The school is located in the San Gabriel Valley, east of Los Angeles, in a predominantly working class community. More than 86% of the students receive free or reduced lunch (compared with 56.7% in the state’s general student population).
“We don’t have a lot of money, but we strive to (give) the best education for our children,” says Gema Morales, mom of Celia Rubi and her twin sister, Gema Mariana. They are two of the more than 1,600 students attending preschool at Tracy, thanks to the BPUSD’s consistent efforts to get funding for the educational cycle.
“We have been providing early childhood education since 1942,” states Froilan Mendoza, associate superintendent of BPUSD, emphasizing that the district takes early education very seriously.
Dodging the effects of financial swings over the years has been challenging, but even during the educational cutbacks of recent years, BPUSD has managed to keep open the same number of preschool slots.
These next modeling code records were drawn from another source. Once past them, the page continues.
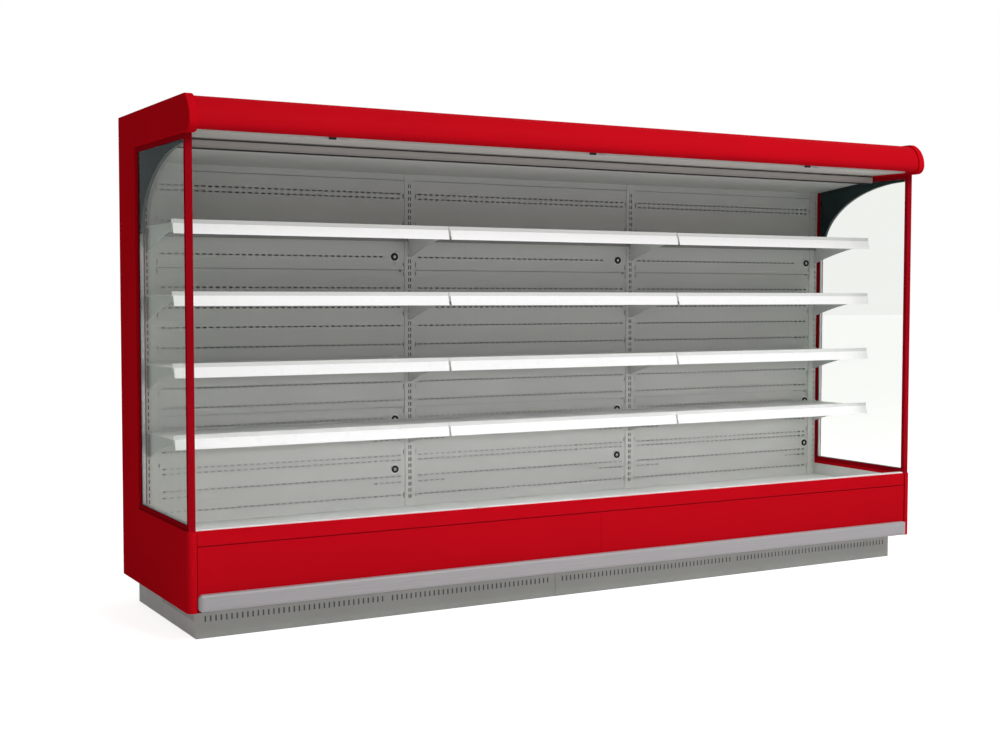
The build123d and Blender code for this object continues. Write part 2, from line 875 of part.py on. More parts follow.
def price_rail(centre, height):
    """Ticket holder: a leg clipped on the tray's front and a face that leans out at the bottom."""
    with BuildPart() as rail:
        with BuildSketch(Plane.YZ.offset(centre - rail_half)):
            with BuildLine():
                Polyline(
                    *section([
                        (rail_back, height - tray_front_drop),
                        (rail_back, height),
                        (rail_back + 2 * rail_sheet, height),
                        (rail_back + 2 * rail_sheet + rail_slant, height - rail_height),
                        (rail_back + rail_sheet + rail_slant, height - rail_height),
                        (rail_back + rail_sheet, height - 2 * rail_sheet),
                        (rail_back + rail_sheet, height - tray_front_drop),
                    ]),
                    close=True,
                )
            make_face()
        extrude(amount=2 * rail_half)
    return rail.part


def shelf_bracket(position, height):
    """Cantilever bracket with a hollow underside and two hooks behind the upright's slots."""
    top = height - sheet
    root = upright_face + seat
    web_rear = upright_face - upright_sheet - seat
    with BuildPart() as bracket:
        with BuildSketch(Plane.YZ.offset(position - bracket_thickness / 2)):
            with BuildLine():
                Polyline(
                    *section([
                        (root, height - bracket_drop),
                        (root, top),
                        (bracket_front - bracket_nose / 2, top),
                        (bracket_front, top - bracket_nose / 2),
                        (bracket_front - bracket_nose / 4, top - bracket_nose),
                    ])
                )
                chord_middle = (height - bracket_drop + top - bracket_nose) / 2
                ThreePointArc(
                    *section([
                        (bracket_front - bracket_nose / 4, top - bracket_nose),
                        ((root + bracket_front) / 2, chord_middle + bracket_hollow),
                        (root, height - bracket_drop),
                    ])
                )
            make_face()
            for step in (0, hook_spacing):
                hook_bottom = height - (step + 1 / 2) * slot_pitch - slot_height / 2 + seat
                with BuildLine():
                    Polyline(
                        *section([
                            (root, hook_bottom),
                            (root, hook_bottom + hook_height),
                            (web_rear - bracket_thickness, hook_bottom + hook_height),
                            (web_rear - bracket_thickness, hook_bottom - hook_drop),
                            (web_rear, hook_bottom - hook_drop),
                            (web_rear, hook_bottom),
                        ]),
                        close=True,
                    )
                make_face()
        extrude(amount=bracket_thickness)
    return bracket.part


for index, height in enumerate(shelf_heights):
    with BuildPart() as shelf_trays:
        for centre in bay_centres:
            add(shelf_tray(centre, height))
    write(shelf_trays.part, f"shelf_trays_{index + 1}")

    with BuildPart() as price_rails:
        for centre in bay_centres:
            add(price_rail(centre, height))
    write(price_rails.part, f"price_rails_{index + 1}")

    with BuildPart() as shelf_brackets:
        for position in bracket_positions:
            add(shelf_bracket(position, height))
    write(shelf_brackets.part, f"shelf_brackets_{index + 1}")

# ---------------------------------------------------------------- canopy
fascia_inset = fascia_gap + fascia_sheet / 2
fascia_top_middle = case_height - fascia_inset
fascia_corner = nose_centre + ((nose_radius - fascia_inset) ** 2 - (nose_rise - fascia_inset) ** 2) ** 0.5
lip_middle = fascia_lip_height - fascia_sheet / 2
lip_reach = nose_under + ((nose_round - fascia_inset) ** 2 - (nose_height - lip_middle) ** 2) ** 0.5
fascia_front = (case_depth - fascia_inset, nose_height)

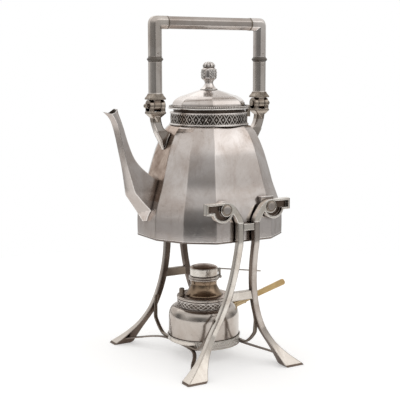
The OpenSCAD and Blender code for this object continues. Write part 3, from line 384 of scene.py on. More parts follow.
# Dark tarnish on the collar and milled edge, also used as painted shade inside the spout and behind the
# lamp's lattice.
tarnish_and_shade = metal("tarnish_and_shade", (0.13, 0.11, 0.095), (0.05, 0.04, 0.032), rough=0.42, amount=0.7, seed=21.0,
                  recess_dirt_and_shade=0.5)
plain = metal("plain_metal", (0.46, 0.42, 0.38), (0.22, 0.18, 0.15), rough=0.36, amount=0.6, seed=25.0,
              recess_dirt_and_shade=0.7, edge=0.4)
bone = metal("bone", (0.17, 0.145, 0.12), (0.06, 0.045, 0.035), rough=0.24, amount=0.7, seed=27.0,
             metallic=0.0, edge=0.3, recess_dirt_and_shade=0.8)
wood = metal("handle_wood", (0.78, 0.55, 0.24), (0.50, 0.29, 0.10), rough=0.42, amount=0.6, seed=31.0,
             metallic=0.0, scale=60)
gilt = metal("gilt", (0.50, 0.38, 0.22), (0.22, 0.15, 0.08), rough=0.34, amount=0.7, seed=33.0, edge=0.4,
             recess_dirt_and_shade=0.5)
cotton = metal("cotton", (0.62, 0.56, 0.46), (0.20, 0.17, 0.14), rough=0.9, amount=0.8, metallic=0.0,
               scale=90)

# faceted forms


def facet_ring(radius, z, angles, cut=0.9, sides=3):
    """One level of a faceted form: corners at these angles from -Y, with each corner slightly rounded."""
    pts = [(radius * sin(radians(a)), -radius * cos(radians(a))) for a in angles]
    out = []
    n = len(pts)
    for k in range(n):
        p = Vector(pts[k])
        a, b = Vector(pts[k - 1]), Vector(pts[(k + 1) % n])
        da, db = (a - p).normalized(), (b - p).normalized()
        c = min(cut, (a - p).length * 0.3, (b - p).length * 0.3)
        for i in range(sides):
            t = i / (sides - 1)
            q = (p + da * c) * (1 - t) ** 2 + p * 2 * t * (1 - t) + (p + db * c) * t ** 2
            out.append((q.x, q.y, z))
    return out


def circle_like(ring, r, z):
    """A circle with one point for each point of a ring, at the same direction."""
    out = []
    for x, y, _ in ring:
        d = hypot(x, y) or 1
        out.append((x / d * r, y / d * r, z))
    return out


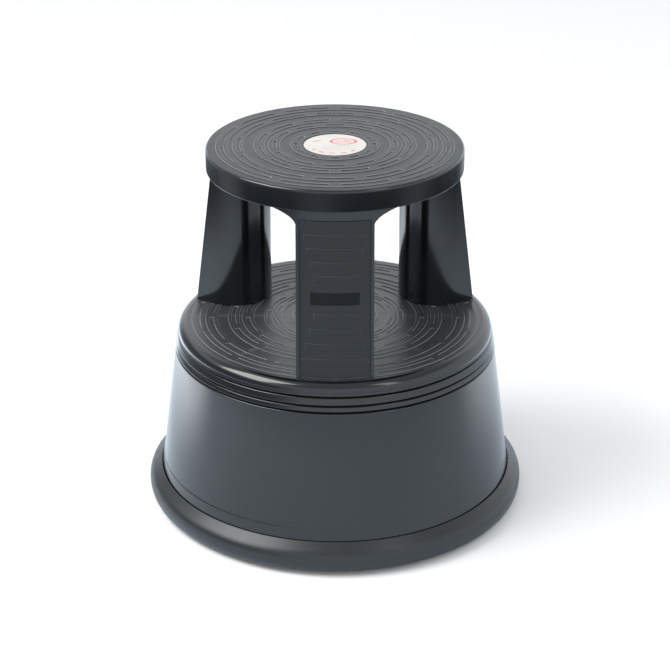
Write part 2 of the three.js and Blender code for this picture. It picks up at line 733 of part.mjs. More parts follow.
ringScrewAngles.forEach((degrees, i) => {
  const geometry = placed(screw(RING_SCREW_L), degrees, postR, 0, webZ - GAP);
  addMesh(stool, `ring_screw_${i + 1}`, geometry, "steel");
});

// ---- Castors ------------------------------------------------------------------------------------

function housing() {
  const points = [
    [HOUSING_BORE_R, housingSeatZ],
    [HOUSING_FLANGE_R, housingSeatZ],
    [HOUSING_FLANGE_R, housingFlangeZ],
    [HOUSING_BORE_R + HOUSING_T, housingFlangeZ],
    [HOUSING_BORE_R + HOUSING_T, housingTopZ],
    [STEM_R + 2 * SLIDING, housingTopZ],
    [STEM_R + 2 * SLIDING, housingRoofZ],
    [HOUSING_BORE_R, housingRoofZ],
  ];
  const lowZ = housingSeatZ - PAST;
  const highZ = housingFlangeZ + PAST;
  const holes = [-1, 1].map((side) =>
    solid(rod(SCREW_R + SCREW_GAP, lowZ, highZ, TINY, 0, side * housingScrewV)),
  );
  return geometryOf(cut(solid(turned(points, SMALL)), ...holes));
}

function bush() {
  const lipZ = WEB_TOP_Z + GAP;
  const bore = STEM_R + SLIDING;
  return turned(
    [
      [bore, webZ],
      [BUSH_R, webZ],
      [BUSH_R, lipZ],
      [BUSH_R + BUSH_LIP, lipZ],
      [BUSH_R + BUSH_LIP, lipZ + BUSH_LIP_T],
      [BUSH_SLEEVE_R, lipZ + BUSH_LIP_T],
      [BUSH_SLEEVE_R, bushTopZ],
      [bore, bushTopZ],
    ],
    SMALL,
  );
}

// One wire on a helix, drawn as an extrusion of its round section along the coils.
function spring() {
  const rise = SPRING_L - 2 * SPRING_WIRE_R;
  const steps = SPRING_TURNS * SPRING_STEPS;
  const helix = new THREE.CatmullRomCurve3(
    Array.from({ length: steps + 1 }, (_, i) => {
      const angle = (2 * Math.PI * i) / SPRING_STEPS;
      const z = springZ + SPRING_WIRE_R + (rise * i) / steps;
      return new THREE.Vector3(SPRING_COIL_R * Math.cos(angle), SPRING_COIL_R * Math.sin(angle), z);
    }),
  );
  const section = new THREE.Shape().absarc(0, 0, SPRING_WIRE_R, 0, 2 * Math.PI, false);
  const options = { steps, curveSegments: 2, bevelEnabled: false, extrudePath: helix };
  return new THREE.ExtrudeGeometry(section, options);
}

function stem() {
  return turned(
    [
      [0, rivetZ],
      [RIVET_R * HEAD_CROWN, rivetZ],
      [RIVET_R, rivetZ + RIVET_T],
      [NECK_R, rivetZ + RIVET_T],
      [NECK_R, stemShoulderZ],
      [STEM_R, stemShoulderZ],
      [STEM_R, collarZ],
      [COLLAR_R, collarZ],
      [COLLAR_R, collarZ + COLLAR_T],
      [STEM_R, collarZ + COLLAR_T],
      [STEM_R, clipZ - GAP],
      [NECK_R, clipZ - GAP],
      [NECK_R, grooveTopZ],
      [STEM_R, grooveTopZ],
      [STEM_R, stemTopZ - STEM_CHAMFER],
      [0, stemTopZ],
    ],
    SMALL,
  );
}

// A C-shaped clip in the groove of the stem.
function clip() {
  const opening = radians(CLIP_OPENING);
  const inner = NECK_R + GAP;
  const shape = new THREE.Shape();
  shape.absarc(0, 0, CLIP_R, opening, 2 * Math.PI - opening, false);
  shape.absarc(0, 0, inner, 2 * Math.PI - opening, opening, true);
  return standing(shape, clipZ, clipZ + CLIP_T, 5);
}

// Two cheeks under a crown plate. The axle is a trail's length outwards from the swivel.
function fork() {
  const topZ = crownZ + CROWN_T;
  const outline = new THREE.Shape();
  outline.moveTo(TRAIL + CHEEK_R, topZ);
  outline.lineTo(-CROWN_BACK, topZ);
  outline.lineTo(-CROWN_BACK, crownZ);
  outline.lineTo(TRAIL - CHEEK_R, WHEEL_R);
  outline.absarc(TRAIL, WHEEL_R, CHEEK_R, Math.PI, 2 * Math.PI, false);
  const crown = box(-CROWN_BACK, TRAIL + CHEEK_R, -cheekOut, cheekOut, crownZ, topZ);
  const cheeks = [sidePlate(outline, -cheekOut, -cheekIn), sidePlate(outline, cheekIn, cheekOut)];
  const axleHole = sideRod(AXLE_R + RUNNING, -cheekOut - PAST, cheekOut + PAST, SMALL);
  const neckHole = rod(NECK_R + SLIDING, crownZ - PAST, topZ + PAST, SMALL);
  const body = join(solid(crown), ...cheeks.map(solid));
  return geometryOf(cut(body, solid(axleHole), solid(neckHole)));
}

// A cylinder along v through the axle's place.
function sideRod(radius, lowV, highV, sides) {
  const geometry = new THREE.CylinderGeometry(radius, radius, highV - lowV, sides);
  return geometry.translate(0, (lowV + highV) / 2, 0).translate(TRAIL, 0, WHEEL_R);
}

// Turned about the axle from [radius, v] points.
function turnedOnAxle(points, sides) {
  return turned(points, sides).rotateX(-Math.PI / 2).translate(TRAIL, 0, WHEEL_R);
}

function axle() {
  const end = cheekOut + GAP;
  return turnedOnAxle(
    [
      [0, -end - AXLE_HEAD_T],
      [AXLE_HEAD_R, -end - AXLE_HEAD_T],
      [AXLE_HEAD_R, -end],
      [AXLE_R, -end],
      [AXLE_R, end],
      [AXLE_R + AXLE_FLARE, end],
      [AXLE_R + AXLE_FLARE / 2, end + AXLE_HEAD_T],
      [0, end + AXLE_HEAD_T],
    ],
    SMALL,
  );
}

function wheel() {
  const half = WHEEL_W / 2;
  const bore = AXLE_R + SLIDING;
  const hubR = AXLE_R + WHEEL_HUB_T;
  const dish = WHEEL_DISH;
  const rimR = WHEEL_R - WHEEL_RIM_T;
  const faceR = WHEEL_R - TREAD_BEVEL.in;
  return turnedOnAxle(
    [
      [bore, -half],
      [hubR, -half],
      [hubR, dish - half],
      [rimR, dish - half],
      [faceR, -half],
      [WHEEL_R, TREAD_BEVEL.across - half],
      [WHEEL_R, half - TREAD_BEVEL.across],
      [faceR, half],
      [rimR, half - dish],
      [hubR, half - dish],
      [hubR, half],
      [bore, half],
    ],
    TREAD_FACETS,
  );
}

for (const [side, degrees] of Object.entries(LEG_ANGLES)) {
  const castor = new THREE.Group();
  const [x, y] = castorPlace(degrees);
  castor.position.set(x, y, 0);
  castor.rotation.z = radians(degrees);
  addMesh(castor, `castor_housing_${side}`, housing(), "steel");
  addMesh(castor, `castor_bush_${side}`, bush(), "nylon");
  addMesh(castor, `castor_spring_${side}`, spring(), "steel");
  addMesh(castor, `castor_stem_${side}`, stem(), "steel");
  addMesh(castor, `castor_clip_${side}`, clip(), "steel");
  addMesh(castor, `castor_fork_${side}`, fork(), "steel");
  addMesh(castor, `castor_axle_${side}`, axle(), "steel");
  addMesh(castor, `castor_wheel_${side}`, wheel(), "tyre");
  [-1, 1].forEach((half, i) => {
    const fastener = screw(HOUSING_SCREW_L).rotateX(Math.PI);
    fastener.translate(0, half * housingScrewV, housingFlangeZ + GAP);
    addMesh(castor, `housing_screw_${side}_${i + 1}`, fastener, "steel");
  });
  stool.add(castor);
}

export default stool;
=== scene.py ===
# %% [markdown]
# # A step stool on hidden castors
# A round top step stands on three hollow legs, on a drum whose deck is the lower step. A bumper
# ring runs round the floor, and three sprung castors hide inside it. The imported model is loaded
# first and never moved. Every piece below takes its place from it, and rides on one of its bodies.

# %% Load the fixed frame
import json
import math

import bmesh
import bpy
from mathutils import Matrix, Vector


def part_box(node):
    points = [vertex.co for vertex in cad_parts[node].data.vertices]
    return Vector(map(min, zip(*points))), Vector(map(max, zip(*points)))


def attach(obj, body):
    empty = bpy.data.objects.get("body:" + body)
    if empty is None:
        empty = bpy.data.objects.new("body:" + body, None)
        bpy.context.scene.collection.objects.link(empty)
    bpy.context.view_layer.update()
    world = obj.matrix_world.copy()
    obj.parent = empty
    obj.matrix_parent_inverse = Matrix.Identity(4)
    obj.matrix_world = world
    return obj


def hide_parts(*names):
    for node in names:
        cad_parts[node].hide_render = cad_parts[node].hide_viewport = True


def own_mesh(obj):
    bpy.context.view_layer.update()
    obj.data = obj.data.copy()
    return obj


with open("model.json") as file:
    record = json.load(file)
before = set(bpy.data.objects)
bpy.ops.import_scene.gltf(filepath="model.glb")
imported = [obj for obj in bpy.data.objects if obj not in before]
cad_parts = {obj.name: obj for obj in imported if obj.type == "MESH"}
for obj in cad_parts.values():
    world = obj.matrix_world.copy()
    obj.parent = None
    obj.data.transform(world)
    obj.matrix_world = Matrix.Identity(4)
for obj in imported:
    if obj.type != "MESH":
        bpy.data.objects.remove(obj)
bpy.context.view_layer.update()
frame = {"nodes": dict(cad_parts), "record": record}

MM = 0.001

# %% [markdown]
# ## Sizes that several pieces share
# The steps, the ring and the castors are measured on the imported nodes, so that a change in the
# model moves the looks too. The rest are wall and edge sizes of the mouldings. All are millimetres.

# %% Shared sizes
TOP_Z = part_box("upper_body")[1].z / MM
DECK_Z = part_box("drum")[1].z / MM
RING_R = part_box("base_ring")[1].x / MM
TREAD_H = 0.8
PLAIN_TOP = TOP_Z - TREAD_H
PLAIN_DECK = DECK_Z - TREAD_H
TOP_R = 145
WALL = 3.5
SKIRT_Z = TOP_Z - 25.5
LEG_FOOT_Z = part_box("upper_body")[0].z / MM
LEG_FOOT_R = 169.5
LEG_TOP_R = 143.5
LEG_HALF = 42.3
LEG_BACK_U = 140
LEG_BACK_DEPTH = 47
LEG_ANGLES = {"front": -90, "left": 150, "right": 30}
LEAN = (LEG_FOOT_R - LEG_TOP_R) / (SKIRT_Z - DECK_Z)
print("steps at", round(TOP_Z, 2), "and", round(DECK_Z, 2), "mm, ring radius", round(RING_R, 2))


def face_radius(z):
    """Radius of the legs' outer faces, which lean in as they rise."""
    return LEG_FOOT_R - (z - DECK_Z) * LEAN


# %% [markdown]
# ## Sums on sockets
# A node tree is easier to read as arithmetic. `Wire` wraps one socket and adds a Math node for each
# operator used on it. `Graph.add` makes any other node from its type, its inputs and its settings,
# and a few short methods stand for the nodes used most. The same classes serve the materials and
# the Geometry Nodes.


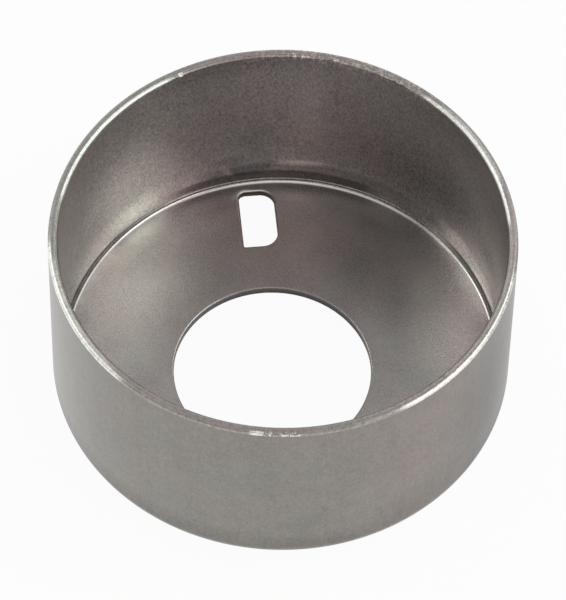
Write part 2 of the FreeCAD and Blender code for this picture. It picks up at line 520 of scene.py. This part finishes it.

The 1,635 children attending preschool this year represents a 235 increase over the last school year.
“State funding cuts eliminated 20 slots, but we were able to fund an additional hundred through the federal Head Start program,” said Ricardo Rivera, director of Early Childhood Education at BPUSD, noting that each year brings a new challenge in balancing federal and state funds, and ensuring that the net number of students served is not diminished.
Glovin Salido, mother of a 4-year-old girl who also attends preschool at Tracy, emphasizes that for families like hers what matters most is to having an option for quality preschool, wherever the funds come from.
“If I had to pay, my daughter would’ve missed this important phase of her education,” said Salido, noting that her husband is a minimum wage construction worker.
“In this area, private preschool costs about $700-a-month, something we just can’t afford,” she said.
Closing the gap
Parents, like the overwhelming majority of education experts, are convinced that early childhood education plays a crucial role in narrowing the achievement gap for minority and low-income children.
“I have no doubt that my daughter is excelling in kindergarten because she attended preschool,” says Sasha Alvarenga, mother of Tirsa who, after two years of preschool at Los Angeles Universal
Preschool (LAUP), is now a student at 49th Street Elementary School in Los Angeles Unified School District (LAUSD). After being diagnosed with autism at 3, Alvarenga said, Tirsa was categorized as a special education student.
“She didn’t speak at all, and the doctor told me she wouldn’t be able to learn in a regular classroom,” Alvarenga said.
Alvarenga said she witnessed first hand the transformation of her daughter during the first months of preschool.
“By the time she entered kindergarten, the autism diagnosis had been withdrawn, and she is now one of the advanced students in her class,” she said.
LAUP does not maintain data about the academic performance of its preschool children in subsequent years. But studies show its benefits.
Some of those benefits are still evident 30 years later, according to the findings of a study announced in late January by the University of North Carolina (UNC) at Chapel Hill.
The study started in the 70’s with 111 children (98% African-American) and to the present has been able to follow the evolution of 101 of them. The research—which provides new data for the prestigious Abecedarian Project led by the FPG Child Development Institute at UNC, suggests that the participants were four times more likely to have earned a college degree (23%, compared to 6% in a similar group where children did not receive early education).